As absurd as it sounds, the actual enemy; Osama Bin Laden and his band of angry terrorists were “made in the USA”. Bin Laden was a formidable foe because he was taught by the best--the U.S. government. Both he and the Taliban in Afghanistan that protected him were products of the 10-year-long, U.S.-backed war against the ex-USSR occupation of Afghanistan. After Russian troops invaded Afghanistan in 1979, the U.S. trained Bin Laden and thousands of other Arab men. Back then, President Ronald Reagan liked to call bin Laden and his cohorts "freedom fighters." After the USSR was forced out of Afghanistan in 1989, the CIA-trained "freedom fighters" split into rival factions that fought a civil war during the 1990s. With help from the CIA and U.S. ally Saudi Arabia, the small Taliban militia group emerged out of the chaos, taking over the government in 1996.
The U.S. backed the hard-line Islamists of the Taliban because they thought the group would be able to provide stability for big business. But then the Taliban began to shelter bin Laden and other Islamist movements that the U.S. opposed. Like Iraq's Saddam Hussein before them, Bin Laden and the Taliban transformed from U.S. allies to enemies.
Yes, the 9/11 terrorists were members of an Al-Qaeda terrorist cell but just one of a “global” network none of which have a central headquarters in any specific country.

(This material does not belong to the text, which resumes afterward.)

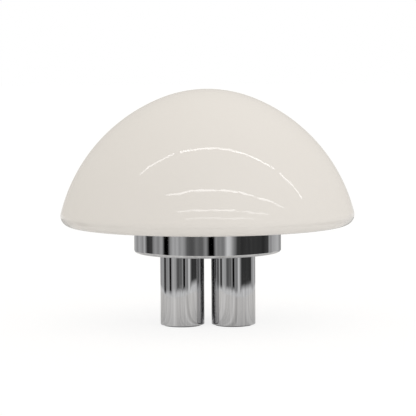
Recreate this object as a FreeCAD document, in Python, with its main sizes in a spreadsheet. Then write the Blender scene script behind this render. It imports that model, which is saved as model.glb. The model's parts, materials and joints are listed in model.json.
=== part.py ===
import FreeCAD, Part
import math
import os
import re

import Sketcher
from FreeCAD import Vector

# Mushroom table lamp: a blown opal glass dome that sits on a chromed drum, which stands on four chromed
# tubes. Lengths are millimetres, angles degrees. Z is up, -Y is the front, and the origin is on the table
# under the middle of the lamp.

# --- driving dimensions ---------------------------------------------------------------------------

SIZES = {
    # feet and tubes
    "felt_margin": 4.6,
    "felt_thickness": 1.5,
    "leg_diameter": 59.2,
    "leg_wall": 1.5,
    "leg_length": 94.5,
    "leg_spacing": 69.0,
    "leg_edge_break": 0.4,
    "plug_height": 12.0,
    "plug_floor": 3.0,
    "plug_wall": 2.5,
    "plug_boss_diameter": 18.0,
    "plug_rib_thickness": 2.0,
    "plug_rib_height": 7.0,
    "plug_clearance": 0.1,
    "plug_cable_hole_diameter": 13.0,
    "cable_way_offset": 17.0,
    # the tie rods that clamp foot, tube, drum and tray together
    "rod_diameter": 6.0,
    "rod_hole_clearance": 0.25,
    "thread_clearance": 0.05,
    "nut_across_flats": 10.0,
    "nut_height": 5.0,
    "nut_pocket_clearance": 0.15,
    "nut_pocket_depth": 7.0,
    "washer_diameter": 18.0,
    "washer_thickness": 1.6,
    "cap_nut_height": 12.0,
    # drum and the felt ring that the glass sits on
    "drum_diameter": 200.0,
    "drum_height": 38.0,
    "drum_sheet": 1.2,
    "drum_edge_radius": 4.0,
    "drum_top_radius": 2.0,
    "drum_shoulder_width": 7.0,
    "seat_thickness": 1.5,
    "grommet_flange_diameter": 12.0,
    "grommet_flange_thickness": 1.5,
    "grommet_hole_diameter": 8.4,
    "cable_bore_diameter": 7.0,
    # tray that carries the lampholders; its upturned rim centres the glass
    "tray_clearance": 0.6,
    "tray_sheet": 1.0,
    "tray_depth": 16.0,
    "tray_corner_radius": 4.0,
    "tray_below_drum_top": 7.0,
    # lampholders for small screw bulbs
    "holder_spacing": 46.0,
    "nipple_diameter": 10.0,
    "nipple_bore": 7.0,
    "nipple_below_tray": 8.0,
    "nipple_above_tray": 6.0,
    "nipple_nut_across_flats": 14.0,
    "nipple_nut_height": 3.5,
    "holder_diameter": 27.0,
    "holder_wall": 2.0,
    "holder_boss_diameter": 15.0,
    "holder_base_height": 18.0,
    "holder_sleeve_height": 20.0,
    "holder_sleeve_taper": 0.6,
    "sleeve_floor_drop": 5.0,
    "sleeve_floor": 2.0,
    "flute_diameter": 1.8,
    "flute_margin": 3.5,
    "shell_diameter": 16.0,
    "shell_sheet": 0.9,
    "shell_clearance": 0.1,
    "shell_height": 20.0,
    "contact_diameter": 7.0,
    "contact_height": 1.6,
    # bulbs
    "cap_diameter": 13.9,
    "cap_sheet": 0.5,
    "cap_length": 20.0,
    "cap_flare_diameter": 16.6,
    "cap_flare_height": 3.0,
    "insulator_height": 3.0,
    "insulator_diameter": 10.4,
    "tip_diameter": 5.0,
    "bulb_diameter": 45.0,
    "bulb_length": 78.0,
    "bulb_wall": 0.8,
    "neck_diameter": 12.4,
    "neck_bend_radius": 20.0,
    # wiring inside the drum
    "lead_diameter": 2.4,
    "lead_bend_radius": 10.0,
    "lead_offset": 1.9,
    "lead_end_height": 4.0,
    "block_length": 30.0,
    "block_width": 18.0,
    "block_height": 14.0,
    "block_pole_pitch": 10.5,
    "block_screw_pitch": 9.0,
    "block_waist": 3.0,
    "terminal_screw_diameter": 3.6,
    "terminal_well_diameter": 4.6,
    "terminal_screw_depth": 2.0,
    "wire_way_diameter": 3.4,
    "fixing_diameter": 2.5,
    "fixing_head_diameter": 4.4,
    "fixing_head_height": 1.8,
    "fixing_tail": 4.0,
    # bush in the rear right tube, where the mains cord leaves
    "bush_height": 22.0,
    "bush_hole_diameter": 9.0,
    "bush_flange_diameter": 13.0,
    "bush_flange_thickness": 1.7,
    "bush_snap_diameter": 10.6,
    "bush_snap_length": 2.5,
    # glass dome
    "shade_diameter": 400.0,
    "shade_wall": 3.0,
    "crown_radius": 169.0,
    "crown_angle": 21.0,
    "flank_angle": 75.7,
    "lip_radius": 13.6,
    "shade_opening_margin": 2.0,
    "glass_seat_width": 9.0,
    "lip_drop": 2.1,
    "plug_rib_root": 0.5,
    "rod_tail": 1.0,
    "cap_nut_bore_depth": 9.0,
    "cap_nut_shoulder": 0.5,
    "seat_inset": 0.5,
    "bush_clearance": 0.1,
    "bush_fit": 0.02,
    "bush_saddle_depth": 1.1,
    "sleeve_fit": 0.1,
    "sleeve_mouth_diameter": 19.0,
    "shell_collar_height": 5.0,
    "neck_in_cap": 9.0,
    "flare_rise": 1.0,
    "block_way_height": 6.0,
    "block_waist_width": 4.8,
    "fixing_hole_diameter": 2.7,
    "lead_straight": 1.0,
    "lead_feed_offset": 1.4,
    "lead_in_block": 6.0,
}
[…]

No, the 9/11 terrorists were not Afghan or Iraqi nor did they have any direct affiliation with the Taliban in Afghanistan. The Taliban had nothing to do with 9/11.
Al qaeda formed in 1988 after a meeting between Osama Bin Laden, leaders of Egyptian Islamic Jihad and Abdullah Azzam. This is in contrast to the Taliban’s’ extremist ideology which is an innovative form of Islam in combination with Pashtun tribal codes with Deobandi interpretations. While the Taliban were restricted to a particular region, the al qaeda had no boundaries. Read more: Difference Between Taliban and Al qaeda qaeda
As for the hijackers themselves, Terry McDermott, the author of "Perfect Soldiers,” who explores the paths of these central hijackers, believes that they were surprisingly unremarkable men. Mohamed Atta, the leader of the hijackers, did not come from an especially religious family, but led a sheltered life in Egypt until moving to Germany.
In contrast to the serious Atta, Marwan al-Shehhi, from the United Arab Emirates, was more laid back, though he grew up with a stricter Islamic upbringing, and often sang and laughed about the joy of being a martyr. Al-Shehhi soon became Atta's shadow after they met, and the two took flight lessons together. Al-Shehhi would eventually follow Atta to death, piloting a plane into the South Tower of the World Trade Center shortly after Atta flew his into the North Tower.
The pilot of Flight 93, which crashed in Pennsylvania, was a Lebanese named Ziad Jarrah. Jarrah was apparently the most jovial of the group. After taking flight lessons in the United States in preparation for his mission, he returned to Germany to see his girlfriend. While there, he reportedly almost changed his mind about going through with the plan.
The man who allegedly convinced Jarrah to go through with it was Ramzi bin al-Shibh, another member of the original Hamburg cell, who, had he been approved for a visa, would have become the fourth pilot. Instead, that job went to a Saudi named Hani Hanjour, who was already a licensed pilot in the United States. Hanjour joined Al Qaeda after failing to get a job, eventually flying Flight 77 into the Pentagon. Who were the September 11 hijackers? They definitely were not Iraqis or Afghans.
The Bush battle cry was “let’s get them over there, before they come over here” but he went to all the wrong places.
In fact, since the terrorist attacks that killed nearly 3,000 people at the World Trade Center and Pentagon 11 years ago, 19 people have died in terrorist attacks in the United States that were motivated by ideologies that have nothing to do with the ideas of Osama bin Laden, but rather were the victims of terrorists motivated by extreme anti-government views or virulent anti-Semitic/neo-Nazi views.
Jihadist terrorists, on the other hand, have killed 17 people, according to data compiled by the New America Foundation from thousands of news reports and court documents. ("Jihadist" terrorists are defined in this database as those associated with or motivated by al Qaeda, or its affiliates or like-minded groups.)
There have been 10 deadly attacks in the United States by nonjihadist extremists since 9/11 compared to just four by jihadists. (One of those incidents was at Fort Hood, Texas, in 2009 in which 13 were killed.) 11 years after 9/11: Who are the terrorists?
None of these historical facts will be found in the Bush Library. No one will dishonor him for his great (but tragic) accomplishments because the Bushies are hell bent on burying the truth under a $500 million pile of BS, hoping that Americans are too dumb to notice!